#### [Stated task]
Reproduce exactly the lines from the one containing "routes = stem_routes()" down to the one containing "obj.matrix_parent_inverse = Matrix.Identity(4)", including both of those lines, and nothing else.

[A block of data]
>> START
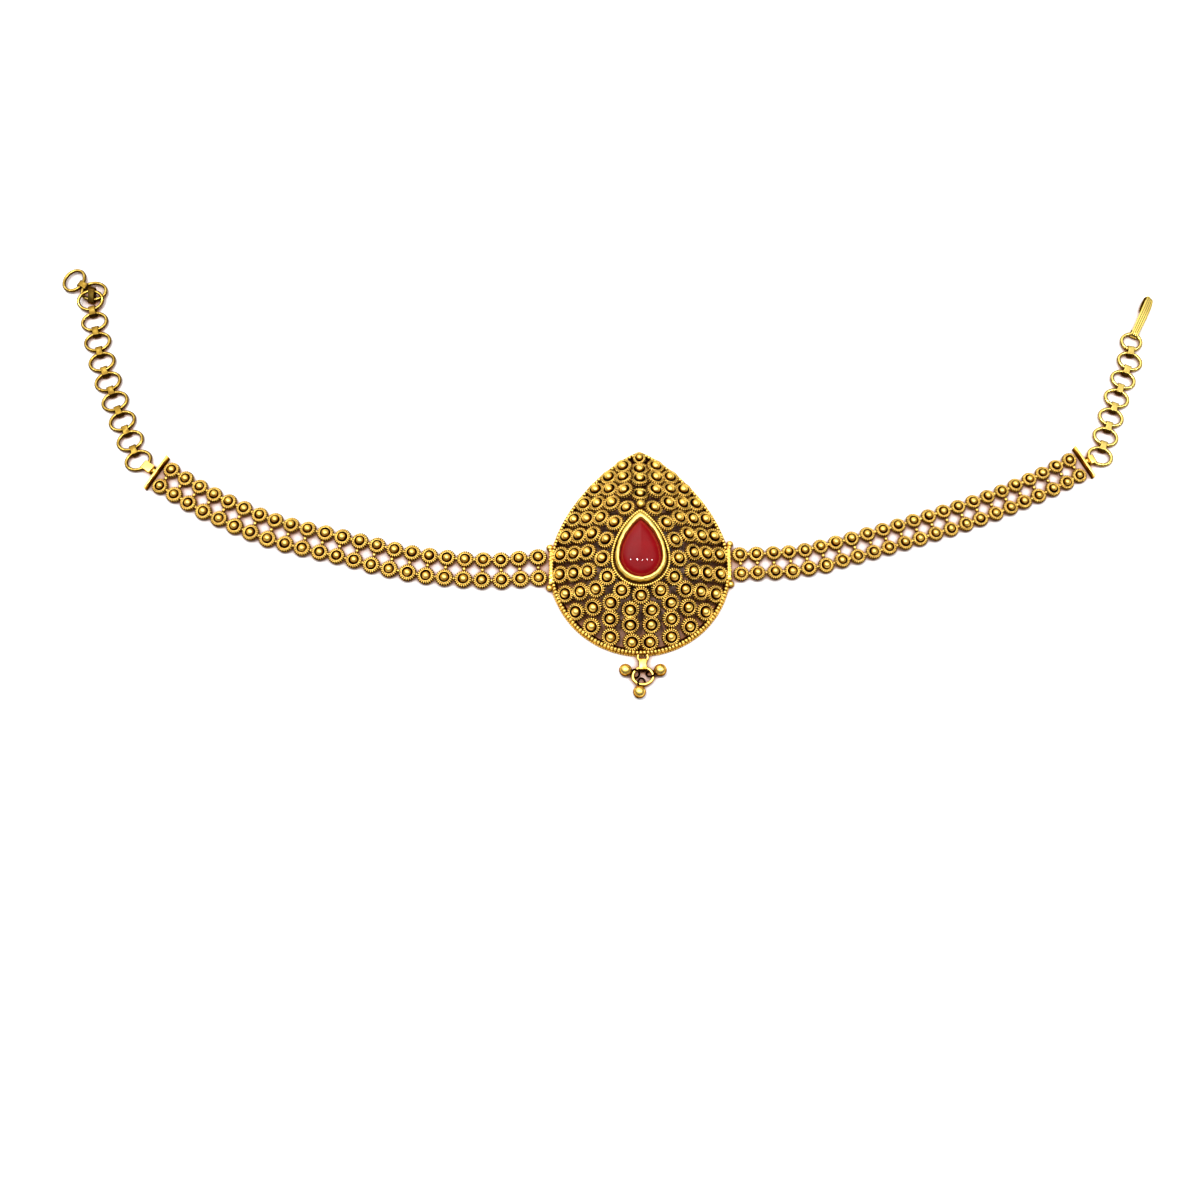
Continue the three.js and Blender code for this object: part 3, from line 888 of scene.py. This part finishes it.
# %% Oval rings
RING_SIDES = 10
RING_STEPS = 44
CHAIN_WIRE = 0.7
LAID_WIRE = 0.78
CHAIN_SHADES = {"left": 0.28, "right": 0.05}
TAB_SHADE = 0.15
PACKED_SIDES = 10
SHORT_AXIS = math.cos(math.pi / PACKED_SIDES)


def wire_ring(across, along, wire, shade=0.0):
    """A smooth ring of round wire, laid on an oval whose outer size is given."""
    line = oval(across - wire, along - wire)
    radius = line.length / (2 * math.pi)
    bm = lathe(round_section(radius, wire / 2, RING_SIDES), RING_STEPS, closed=True)
    follow(bm, line, radius)
    # Painted shade: the wire darkens from its top down its sides, plus the given shade all over.
    set_shade_and_tarnish(bm, lambda co: min(0.5, 0.7 - 1.2 * co.z / wire) + shade)
    mark_sharp(bm, WIRE_SHARP)
    return bm


def middle_line(node, packed_wire=CHAIN_WIRE):
    """A packed ring's middle, long axis and facing, and the two widths of its middle line."""
    middle, (long_axis, _, facing), spans = measured(node)
    across = spans[0] - packed_wire
    along = across * spans[1] / (spans[0] * SHORT_AXIS)
    return middle, long_axis, facing, across, along


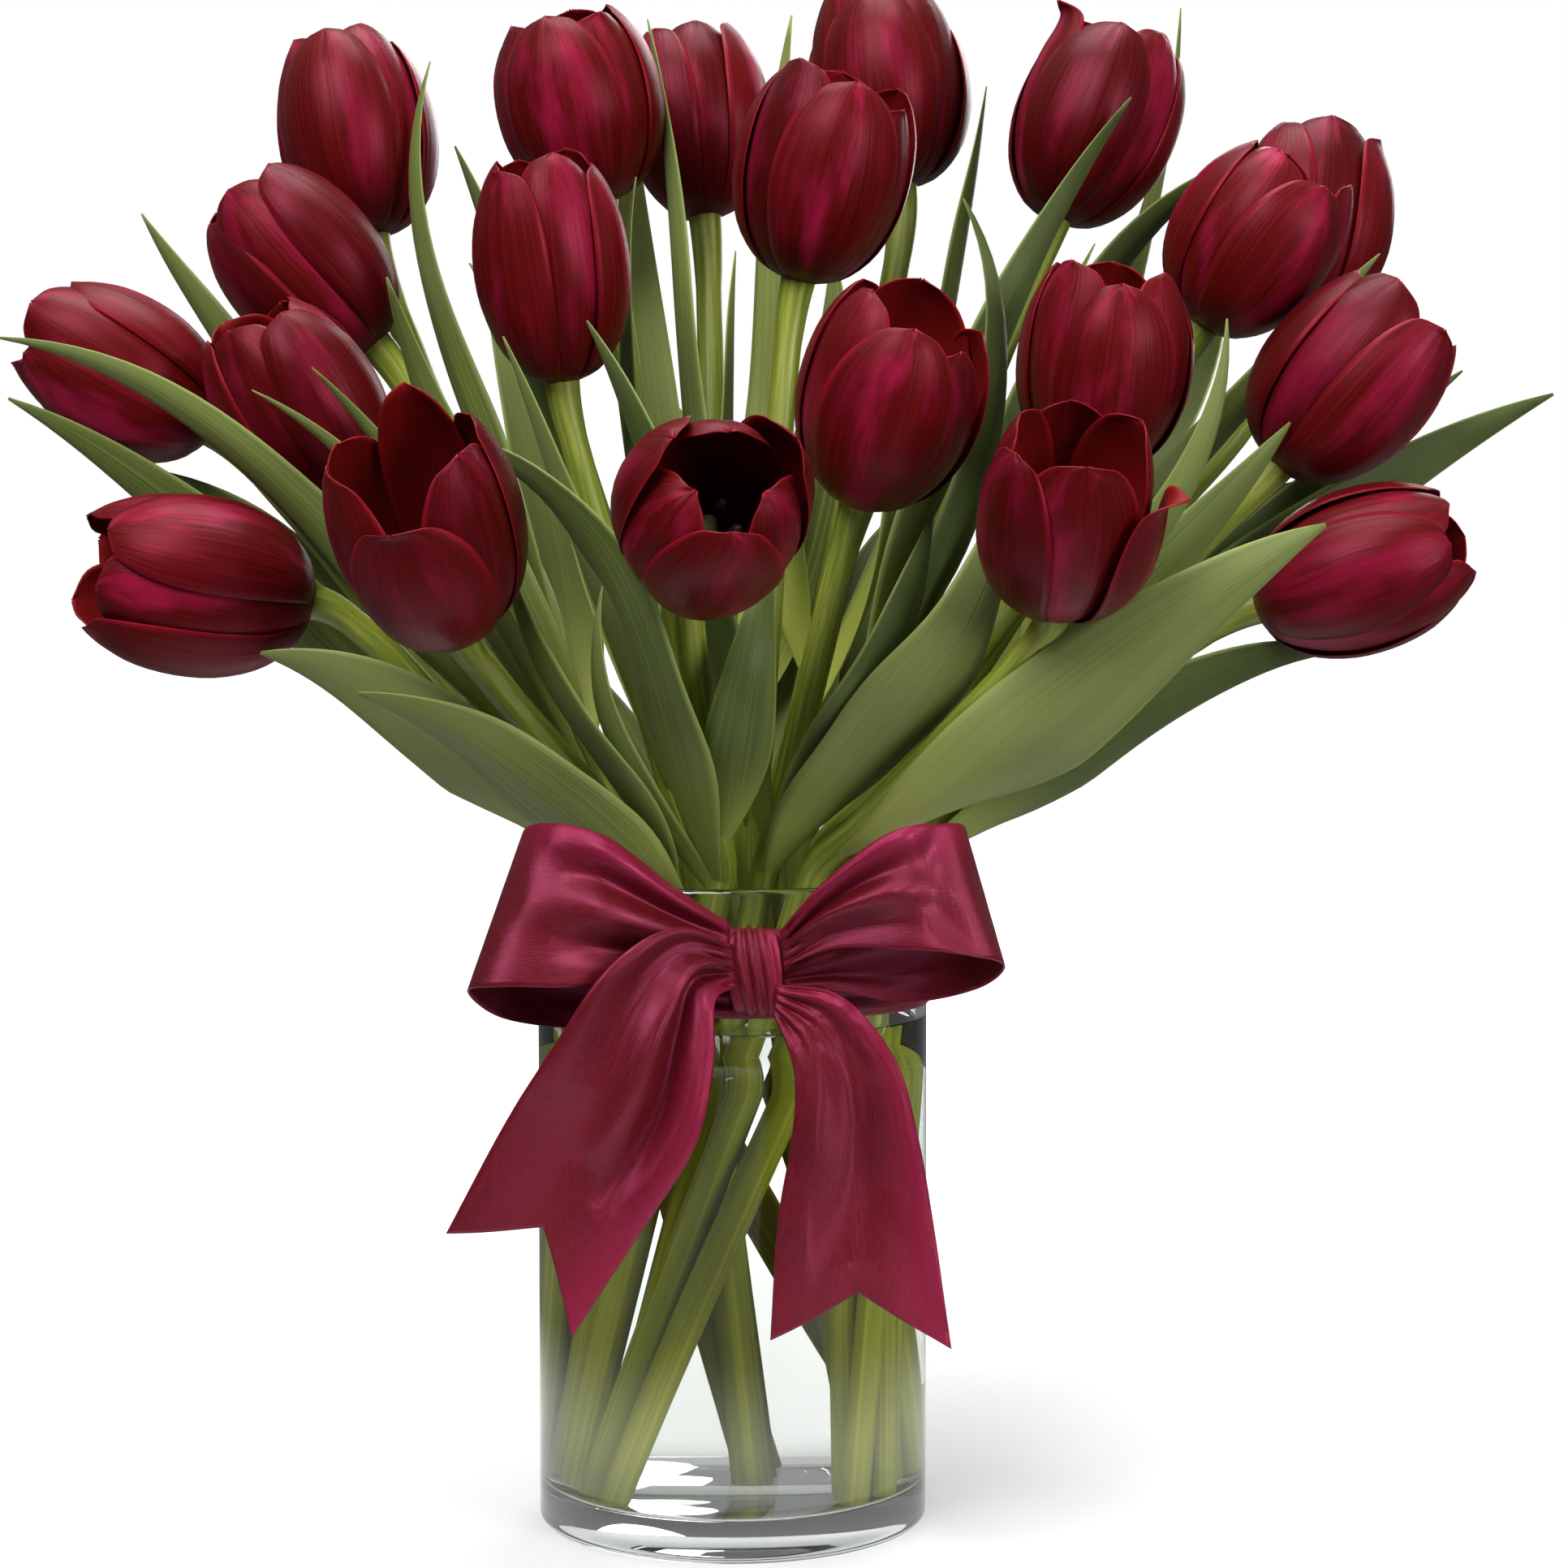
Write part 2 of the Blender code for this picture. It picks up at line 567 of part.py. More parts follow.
def leaf_grids(rows, width, turn):
    """The blade's two faces, three points across, folded to a channel towards its upper face."""
    tangents = [unit(after - before) for before, after in zip(rows[:-2], rows[2:])]
    tangents.append(unit(rows[-1] - rows[-2]))
    inward = -np.array([rows[-1][0], rows[-1][1], 0.0]) / np.linalg.norm(rows[-1][:2])
    across = np.cross(tangents[0], inward + np.array([0.0, 0.0, LEAF_FACE_RISE]))
    front, back = [], []
    for point, tangent, s in zip(rows[1:], tangents, LEAF_STATIONS[1:]):
        across = unit(across - tangent * np.dot(across, tangent))
        face = np.cross(across, tangent)
        angle = math.radians(turn) * min(1.0, s / LEAF_TURNED_BY)
        side = across * math.cos(angle) + face * math.sin(angle)
        face = face * math.cos(angle) - across * math.sin(angle)
        half = leaf_width(s, width) / 2
        lift = half * (LEAF_FOLD_AT_ROOT + (LEAF_FOLD_AT_TIP - LEAF_FOLD_AT_ROOT) * s) * face
        line = [point - half * side + lift, point, point + half * side + lift]
        thick = LEAF_THICKNESS / 2 * face
        if not front:
            front.append([rows[0] + thick + LEAF_ROOT_SHARE * (p - rows[0]) for p in line])
            back.append([rows[0] - thick + LEAF_ROOT_SHARE * (p - rows[0]) for p in line])
        front.append([p + thick for p in line])
        back.append([p - thick for p in line])
    return np.array(front), np.array(back)


def point_on(route, height):
    """The stem's centre and direction at a height above the table."""
    for low, high in zip(route[1:], route[2:]):
        if high[2] >= height:
            share = (height - low[2]) / (high[2] - low[2])
            return low + share * (high - low), unit(high - low)
    return route[-2], unit(route[-1] - route[-2])


def leaf_blades(name, route):
    """The closed blade of every leaf that grows on one stem."""
    blades = []
    for stem, height, middle, tip, width, turn in LEAVES:
        if stem == name:
            root, tangent = point_on(route, max(LEAF_LOWEST_ROOT, height * MM))
            rows = leaf_rows(root, tangent, np.array(middle) * MM, np.array(tip) * MM)
            blades.append(blade_mesh(*leaf_grids(rows, width * MM, turn), flat_root=True))
    return blades


def make_leafy_stem(name, route, material):
    item = make_object(name + "_stem", stem_mesh(name, route), material)
    leaves = [make_object(f"{name}_leaf_{k}", blade) for k, blade in enumerate(leaf_blades(name, route))]
    if leaves:
        combine(item, leaves, "UNION")
        keep_main_shell(item)
    shade(item, LEAF_SHADING)


# Blooms: three outer and three inner petals that rise from a small seat
# At each station along the petal: its distance from the axis in a closed and in an open bloom,
# and its half width, each as a share of the bloom's radius
CLOSED_RADIUS = (0.80, 0.99, 0.48)
OPEN_RADIUS = (0.82, 1.12, 1.18)
PETAL_HALF_WIDTH = (0.70, 0.97, 0.16)


def petal_grids(radius, length, openness, middle_angle, inner):
    """One petal's two faces about the Z axis, with its root inside the seat."""
    columns = INNER_PETAL_COLUMNS if inner else OUTER_PETAL_COLUMNS
    inset = INNER_PETAL_INSET if inner else 0.0
    bent = radius * (np.array(CLOSED_RADIUS) * (1 - openness) + np.array(OPEN_RADIUS) * openness)
    heights = length * np.array(PETAL_STATIONS) * (1.0 if inner else OUTER_PETAL_LENGTH) + PETAL_LIFT
    halves = radius * np.array(PETAL_HALF_WIDTH) * (INNER_PETAL_WIDTH if inner else OUTER_PETAL_WIDTH)
    front, back = [], []
    for k in range(len(PETAL_STATIONS)):
        low, high = max(k - 1, 0), min(k + 1, len(PETAL_STATIONS) - 1)
        slope = math.atan2(bent[high] - bent[low], heights[high] - heights[low])
        distance = bent[k] - inset
        line_out, line_in = [], []
        for u in columns:
            angle = middle_angle + u * halves[k] / distance
            away = np.array([math.cos(angle), math.sin(angle), 0.0])
            rounded = TIP_ROUNDING * length * u * u if k == high else 0.0
            point = away * distance + np.array([0.0, 0.0, heights[k] - rounded])
            normal = away * math.cos(slope) - np.array([0.0, 0.0, math.sin(slope)])
            line_out.append(point + normal * PETAL_THICKNESS / 2)
            line_in.append(point - normal * PETAL_THICKNESS / 2)
        front.append(line_out)
        back.append(line_in)
    apex = np.array([0.0, 0.0, INNER_ROOT_APEX if inner else OUTER_ROOT_APEX])
    drop = np.array([0.0, 0.0, PETAL_ROOT_OPENING * PETAL_THICKNESS])
    front.insert(0, [apex - drop + PETAL_ROOT_SHARE * (p - apex + drop) for p in front[0]])
    back.insert(0, [apex + drop + PETAL_ROOT_SHARE * (p - apex - drop) for p in back[0]])
    return np.array(front), np.array(back)


def make_bloom(name, material):
    base, tip, radius, openness, turn = TULIPS[name]
    base, tip = np.array(base) * MM, np.array(tip) * MM
    length = np.linalg.norm(tip - base)
    radius *= MM
    across = np.array([1.0, 0.0, 0.0])
    upright = np.array([0.0, 1.0, 0.0])
    levels = [np.array([0.0, 0.0, SEAT_BOTTOM]), np.array([0.0, 0.0, SEAT_TOP])]
    widths = [SEAT_BOTTOM_RADIUS, SEAT_TOP_RADIUS]
    seat = tube_mesh(levels, [across] * 2, [upright] * 2, widths, SEAT_SIDES)
    item = make_object(name + "_bloom", seat, material)
    petals = []
    for k in range(PETALS):
        angle = math.radians(turn) + 2 * math.pi * k / PETALS
        grids = petal_grids(radius, length, openness, angle, inner=k % 2 == 1)
        petals.append(make_object(f"{name}_petal_{k}", blade_mesh(*grids, flat_root=True)))
    combine(item, petals, "UNION")
    keep_main_shell(item)
    shade(item, PETAL_SHADING)
    item.location = base
    item.rotation_mode = "QUATERNION"
    item.rotation_quaternion = Vector(tip - base).to_track_quat("Z", "Y")


# Ribbon: a band round the glass, and a bow of two loops and two tails held by a knot
KNOT_CENTRE = np.array([7.0, -62.4, 162.0]) * MM
KNOT_WIDTH = 14 * MM
KNOT_HEIGHT = 25 * MM
KNOT_DEPTH = 12 * MM
KNOT_LEVELS = (-0.5, -0.42, 0.0, 0.42, 0.5)
KNOT_SWELL = (0.66, 0.88, 1.0, 0.88, 0.66)
KNOT_SIDES = 12
LOOP_ROWS = 17
TAIL_ROWS = 10
TAIL_LEFT_NOTCH = 18 * MM
TAIL_RIGHT_NOTCH = 14 * MM


def make_band(material):
    inner = VASE_RADIUS + GAP
    outer = inner + BAND_THICKNESS
    profile = [(inner, BAND_BOTTOM), (outer, BAND_BOTTOM), (outer, BAND_TOP), (inner, BAND_TOP)]
    turned("ribbon_band", profile, VASE_SIDES, material)


def make_knot(material):
    """The pinched ribbon over the bow's middle: a drum that swells at mid height."""
    centres = [KNOT_CENTRE + np.array([0.0, 0.0, KNOT_HEIGHT * z]) for z in KNOT_LEVELS]
    wide = [np.array([KNOT_WIDTH / 2, 0.0, 0.0])] * len(KNOT_LEVELS)
    deep = [np.array([0.0, KNOT_DEPTH / 2, 0.0])] * len(KNOT_LEVELS)
    item = make_object("bow_knot", tube_mesh(centres, wide, deep, KNOT_SWELL, KNOT_SIDES), material)
    shade(item, KNOT_SHADING)


def smooth_line(points, count):
    """A smooth curve through hand-placed points, sampled evenly in its own parameter."""
    points = np.array(points, dtype=float)
    padded = np.concatenate([[2 * points[0] - points[1]], points, [2 * points[-1] - points[-2]]])
    line = []
    for step in np.linspace(0, len(points) - 1, count):
        k = min(int(step), len(points) - 2)
        s = step - k
        a, b, c, d = padded[k : k + 4]
        line.append(
            0.5 * (2 * b + (c - a) * s + (2 * a - 5 * b + 4 * c - d) * s**2 + (3 * b - a - 3 * c + d) * s**3)
        )
    return np.array(line)


def ribbon_grids(centres, halves, notch=0.0, columns=5):
    """A strip's two faces from its middle line and half-width vectors, with a V cut at its far end."""
    tangents = np.gradient(centres, axis=0)
    front, back = [], []
    for k, (centre, half) in enumerate(zip(centres, halves)):
        normal = unit(np.cross(tangents[k], half)) * RIBBON_THICKNESS / 2
        forward = unit(tangents[k])
        line = []
        for u in np.linspace(-1, 1, columns):
            cut = notch * (1 - abs(u)) if k == len(centres) - 1 else 0.0
            line.append(centre + u * half - forward * cut)
        front.append([p + normal for p in line])
        back.append([p - normal for p in line])
    return np.array(front), np.array(back)


# Middle line and half-width vectors of each stretch of the bow, in mm from the knot's centre
LOOP_RIGHT = (
    ((6.7, -2.5, 6), (0, 0, 5)),
    ((20, -9, 16), (-1, 0, 9)),
    ((38, -16, 22.5), (-3, 2, 15)),
    ((53, -14, 23), (-5, 4, 17)),
    ((60.5, -3, 20), (-5, 5, 18)),
    ((55, 6.5, 13), (-4, 4, 18)),
    ((38, 8, 7.5), (-3, 2, 16.5)),
    ((20, 4.5, 4), (-2, 1, 10)),
    ((6.7, 2.5, 0), (0, 0, 6)),
)
LOOP_LEFT = (
    ((-6.7, -2.5, 5), (0, 0, 8)),
    ((-22, -10, 11), (1, 0, 12)),
    ((-42, -18, 17.5), (3, 2, 19.5)),
    ((-60, -14.5, 19), (6, 4, 21)),
    ((-68.5, -3, 16), (7, 5, 20.5)),
    ((-62, 7, 8), (5, 4, 21)),
    ((-42, 8, 2), (3, 2, 18)),
    ((-20, 4.5, -1), (2, 1, 12)),
    ((-6.7, 2.5, -3), (0, 0, 8)),
)
TAIL_LEFT = (
    ((-5.5, -4.4, 2), (0.3, 0, -5.5)),
    ((-17, -14.5, 3), (5, 2, -10)),
    ((-25, -19, -9), (13, 4.5, -13)),
    ((-34, -17, -30), (18.5, 3, -12.5)),
    ((-47, -12, -52), (19, 2, -12.5)),
    ((-65, -8, -82.5), (16.5, 0.5, -14)),
)
TAIL_RIGHT = (
    ((5.2, -4.3, -7), (0.3, 0, 4)),
    ((16, -9, -13), (7, 1, 7)),
    ((23.5, -8, -26), (13, 1, 4)),
    ((26, -6, -43), (16.5, 1, 1)),
    ((26.5, -4, -66), (20.5, 0, 0)),
    ((28, -4, -99), (24, -1, -1)),
)


def make_strip(name, stations, notch, count, material):
    centres = smooth_line([c for c, _ in stations], count) * MM + KNOT_CENTRE
    halves = smooth_line([h for _, h in stations], count) * MM
    item = make_object(name, blade_mesh(*ribbon_grids(centres, halves, notch)), material)
    shade(item, RIBBON_SHADING)


def make_bow(material):
    make_knot(material)
    make_strip("bow_loop_left", LOOP_LEFT, 0.0, LOOP_ROWS, material)
    make_strip("bow_loop_right", LOOP_RIGHT, 0.0, LOOP_ROWS, material)
    make_strip("bow_tail_left", TAIL_LEFT, TAIL_LEFT_NOTCH, TAIL_ROWS, material)
    make_strip("bow_tail_right", TAIL_RIGHT, TAIL_RIGHT_NOTCH, TAIL_ROWS, material)


def main():
    clear_scene()
    petal = finish_material("petal", PETAL_FINISH)
    leaf = finish_material("leaf", LEAF_FINISH)
    ribbon = finish_material("ribbon", RIBBON_FINISH)
    glass = finish_material("glass", GLASS_FINISH, transmission=1.0)
    water_finish = finish_material("water", WATER_FINISH, transmission=1.0)

    routes = stem_routes()
    make_vase(glass)
    make_water(water_finish, routes)
    for name, route in routes.items():
        make_leafy_stem(name, route, leaf)
        make_bloom(name, petal)
    make_band(ribbon)
    make_bow(ribbon)


main()
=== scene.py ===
import math

import bpy
import numpy as np
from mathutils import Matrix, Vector


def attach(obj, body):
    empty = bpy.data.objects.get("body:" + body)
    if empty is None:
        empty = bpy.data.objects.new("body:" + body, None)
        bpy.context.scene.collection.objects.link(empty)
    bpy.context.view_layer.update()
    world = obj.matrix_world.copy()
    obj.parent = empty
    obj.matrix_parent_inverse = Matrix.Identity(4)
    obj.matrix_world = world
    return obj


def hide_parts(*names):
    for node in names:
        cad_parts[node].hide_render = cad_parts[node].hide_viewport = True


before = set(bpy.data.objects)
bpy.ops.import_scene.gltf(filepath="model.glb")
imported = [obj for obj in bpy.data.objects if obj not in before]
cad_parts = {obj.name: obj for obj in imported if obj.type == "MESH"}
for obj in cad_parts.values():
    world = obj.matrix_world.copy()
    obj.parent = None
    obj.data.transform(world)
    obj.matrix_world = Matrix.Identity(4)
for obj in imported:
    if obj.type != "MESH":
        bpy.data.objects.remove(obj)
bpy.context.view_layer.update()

# The vase: a drawn clear glass cylinder on a thick solid base. The rim is fire-polished round, and the
# inside of the base curves up into the wall. It carries everything else.
MM = 0.001
VASE_RADIUS = 55 * MM
VASE_HEIGHT = 183 * MM
VASE_WALL = 3 * MM
VASE_FLOOR = 11 * MM
FOOT_ROUNDING = 2.5 * MM
INNER_ROUNDING = 4.5 * MM
HOLLOW_UNDERSIDE = [(0, 0.4 * MM), (34 * MM, 0.4 * MM), (38 * MM, 0)]
DISHED_FLOOR = [(20 * MM, VASE_FLOOR - 0.5 * MM), (0, VASE_FLOOR - 0.8 * MM)]
GLASS_SIDES = 128
GLASS_CLEAR = ((0.3, (0.965, 0.985, 0.98)), (0.7, (0.995, 1.0, 1.0)))
GLASS_IN_BASE = (0.78, 0.82, 0.81)
# The foot's rounding is darkened as a painted dark reflection of the surroundings that real glass shows there
GLASS_FOOT_PAINTED_DARK = (0.20, 0.22, 0.22)
LIGHT_THROUGH = (0.87, 0.88, 0.87, 1.0)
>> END
#### [Correct result]
    routes = stem_routes()
    make_vase(glass)
    make_water(water_finish, routes)
    for name, route in routes.items():
        make_leafy_stem(name, route, leaf)
        make_bloom(name, petal)
    make_band(ribbon)
    make_bow(ribbon)


main()
=== scene.py ===
import math

import bpy
import numpy as np
from mathutils import Matrix, Vector


def attach(obj, body):
    empty = bpy.data.objects.get("body:" + body)
    if empty is None:
        empty = bpy.data.objects.new("body:" + body, None)
        bpy.context.scene.collection.objects.link(empty)
    bpy.context.view_layer.update()
    world = obj.matrix_world.copy()
    obj.parent = empty
    obj.matrix_parent_inverse = Matrix.Identity(4)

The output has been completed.